Intel China's attempt to quell the controversy backfired, prompting a second uproar. On Monday, enraged women — and some men — started a campaign, "Support Yang Li," on social media. The incident was still trending on Weibo's hot topic chart as of Friday. Many female users are calling upon each other to file complaints to Intel's headquarters and to its English social media accounts. They've flooded an Intel corporate Instagram post celebrating Women's History Month, leaving over 1,000 comments condemning Intel's decision to pull the ad.

"To some extent, [what Intel did] is a way to turn corporate social responsibility on its head," Yige Dong, a sociologist at the University of Buffalo, told Protocol. "Canceling Yang Li is attack[ing] women's empowerment ... given [that] China's gender inequalities are increasingly widening."

The waves of backlash Intel has experienced reflect broader gender clashes in Chinese society. Beijing has promoted traditional gender norms since ruler Xi Jinping came to power, telling women "to return home." Meanwhile, Chinese women, especially young women, have become increasingly aware of and vocal about rampant gender discrimination. Over the past three years, China's fledgling (frequently thwarted) #MeToo movement has further opened up the gender conversation.

In this political and social environment, gender is often a lightning rod. Chinese tech companies, including Alibaba, Tencent and Bilibili have come under close public scrutiny for misogynistic corporate practices and misogynistic content on their platforms as Chinese women become increasingly adept at exercising their rights as consumers. Intel's marketing debacle shows that global tech companies that bungle the gender issue in China face a growing risk to their businesses.

Elsewhere, some of these issues would be hashed out via the political process. Not so in China. "The marketplace is where identity-based politics, including 'gender empowerment' manifest in China now because of the lack of other adequate public spheres," Grace Gu, a Ph.D. student at the University of Illinois at Urbana-Champaign who researches Chinese social media, told Protocol. "So global tech companies [operating in a marketplace with] distinctive culturally- and socially-grounded rules are subject to the influence of these movements and sentiments."

Globally, Intel positions itself as a champion for diversity and advocates for better internet access for women. The chipmaker's marketing has focused on social responsibility. On March 12, Intel celebrated female workers on Instagram in honor of Women's History Month. It's unclear whether Intel's decision to collaborate with Yang was an effort to align its global branding strategy and whether the decision to pull the ad was related to direct sales. There's no gender breakdown of Intel's individual consumers available online.

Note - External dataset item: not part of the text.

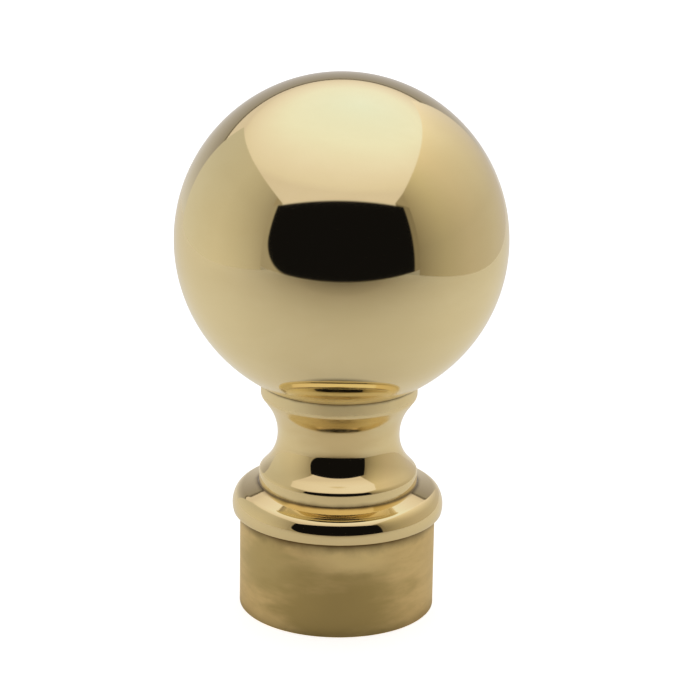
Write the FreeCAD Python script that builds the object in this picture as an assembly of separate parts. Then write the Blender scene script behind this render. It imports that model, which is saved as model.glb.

Intel didn't respond to Protocol requests for comment. But in a response to the Shanghai-based publication The Paper on Monday, Intel noted that the controversy stemming from the ad featuring Yang had surprised the company.

Yang broke her silence on Wednesday, posting on Weibo a note as a token of appreciation to her supporters. "The outcome was not I expected, but I will try my best to do what I believe in and defend myself," she wrote in an oblique reference to the Intel incident. Within the day, the comment had one million likes.